Until Tara is told she won’t be accepted. Not because she’s not smart enough or sincere enough, but because she’s not, er, what the Sibyls want. Because she’s not quite their kind, you understand? Unfortunately, Tara does, and accepts the rejection with what modicum of pride she has left. However, that rejection sparks a movement, one Tara isn’t a part of, one taken up on her behalf. One she doesn’t want to be a part of, until she’s given no choice.

This is a ride of a book and, at the end, I was left feeling wrung out. Not in a bad way, but after all the drama, the tension, the horrible, awful, no-good people doing incredibly shitty things, I wanted and needed some giant cathartic happy ending, and didn’t get it. Because this book isn’t a fantasy novel; it’s a contemporary novel taking place in today’s world, in a red state, where the transgender child of two immigrant parents can only do so much, can only allow so much because a giant, public, political battle with thousands of people rallying in support might do more harm than good. Now, this book does have a … well, I’ll call it a happy ending. Tara ends up happy. She ends up with friends, confidence, and support. It’s an optimistic ending — or, rather, an optimistic beginning to the next step in her life which, as a 16-year old, is really just more high school. So maybe not that happy after all.

If Tara’s life were a book (I know, I know, just go with it),, she’d be a crusader, fighting for trans rights and active in all the right clubs and groups and social medias. Instead, she’s doing adequately at school and still frets that she isn’t on hormones, yet. All she really wants is to be … well, a girl. And part of that, along with the change to an all girl’s school where she’s surrounded by all things feminine, is to join the once-secret Sibyl society. Eventually, sure, college — like Smith or Wellesley, both of which are all girl’s schools. She wants friends, and she wants her body to match herself, to be beautiful and girly.

However, the Sibyl society wants girls with good grades and excellent extracurriculars — neither of which Tara has. Her friends, though, think she’ll get in on the diversity issue, since the Sibyls only have one black member at the moment. Before that, they had one Chinese girl. The history of the Sibyls is very, very white and very, very carefully cultivated, especially by Evangeline “Angel” Beaumont, whose family is very involved with Ainsley, and who oversees the awarding of a generous scholarship, which also comes with membership to the Sibyls. Money which, yes, Tara could use, but she’d be willing to accept membership in the Sibyls even without it, because she wants to belong.

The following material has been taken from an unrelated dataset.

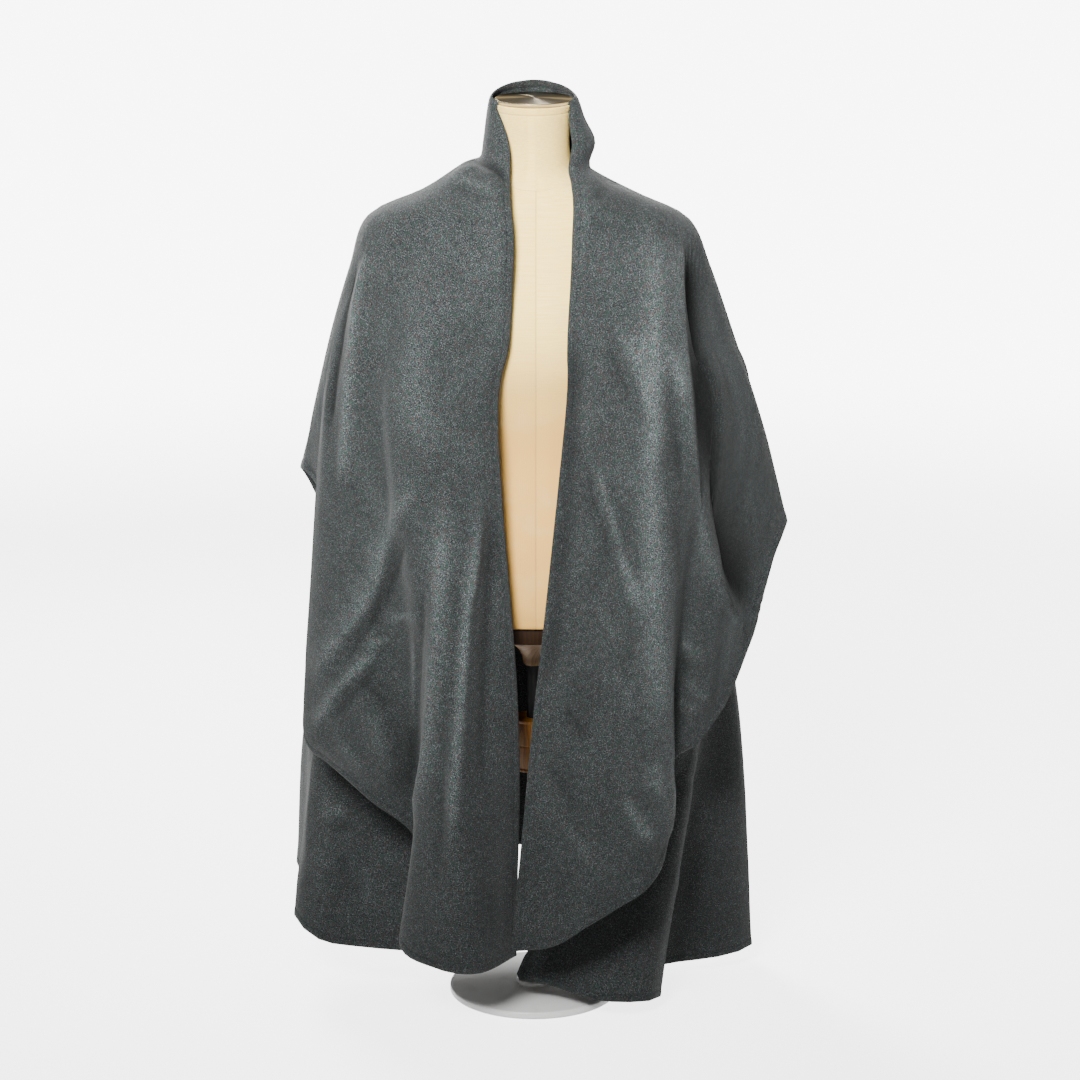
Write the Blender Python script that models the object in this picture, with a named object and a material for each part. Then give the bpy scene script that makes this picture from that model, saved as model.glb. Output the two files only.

As a girl, not a token for diversity and inclusion.

Felicity, Tara’s crush, is Angel’s sister. She’s beautiful, clever, and — in Tara’s eyes — almost flawless. She’s also a fierce defender of her cousin, Liam, the only other publicly transgender person in Ainsley, which is awkward, since he isn’t a girl, but the education at Ainsley is better and his parents haven’t exactly given him a choice. Felicity is a dreamer, and someone who likes to stir the pot just a little. When Tara looks like she might take a safer route and pick a safe subject of her interview question, Felicity sighs but supports her, even while gently egging her on to be brave.

When Tara is unfairly kept out of the Sibyls, it’s Felicity’s friends, Hecuba and Strife, who help keep Tara’s spirit up. They, more than anyone else, get her. She’s a friend to them, and never once do they treat her as anything other than a girl. Strife is another pot-stirrer, constantly asking Tara when she’s going to confess her feelings to Felicity, and Hecuba is a steady rock, encouraging Tara to think before leaping, to consider all angles. And Tara certainly needs that rock.

Tara’s parents, both in the United States on visas, with their chances of citizenship now under question thanks to the Republican president and their state’s Republican governor, do their best to understand Tara. While they still on occasion misgender her, they are quick take correction, and it’s clear that both love her very much. When all of the chaos goes down with the school, Tara’s mom is more than ready and willing to get a lawyer and go to the Washington Post. Even knowing the risks they face, both of her parents refuse to let anyone threaten their child … until social services shows up.

Because this is a contemporary book, taking place in today’s world, the real life implications of having their daughter taken away from them simply because they allow her to be a girl, a government that might kick them out of the country because they allow her to transition — another reason they haven’t been quick to consider hormones, even though Tara knows that if she pushed, they’d give in — that even a good lawyer might not be able to protect them from having their daughter taken away from them, both Tara and her parents can only go so far, can only do so much. It’s not, perhaps, satisfying, but it’s real. And because of that, it’s hard to see a character go through so much and not get the victory they so rightly and richly deserve; that there’s no grand smackdown for the TERFs, for the bigots, for the hateful people. Instead, there is a resolution, and one that works within the framework of the story and the current situation the United States is in. But it did leave me tired and sour. Tara is stronger than I am, able to take the small victory with grace, and I admire the character for it.

The writing is good, the characterization is strong, but the pace does tend towards a slow and leisurely path. A lot of side conflicts are resolved off page, with any apologies between those characters not present in the book, which I regret. Liam, who is an activist for the trans community, used Tara’s situation — used Tara — and it soured their friendship. I would have liked to have seen that conversation.

This is a coming of age story more than it is a truth, justice, and vengeance story, and works very well, as such. Personally, I did enjoy reading it and do very much recommend it.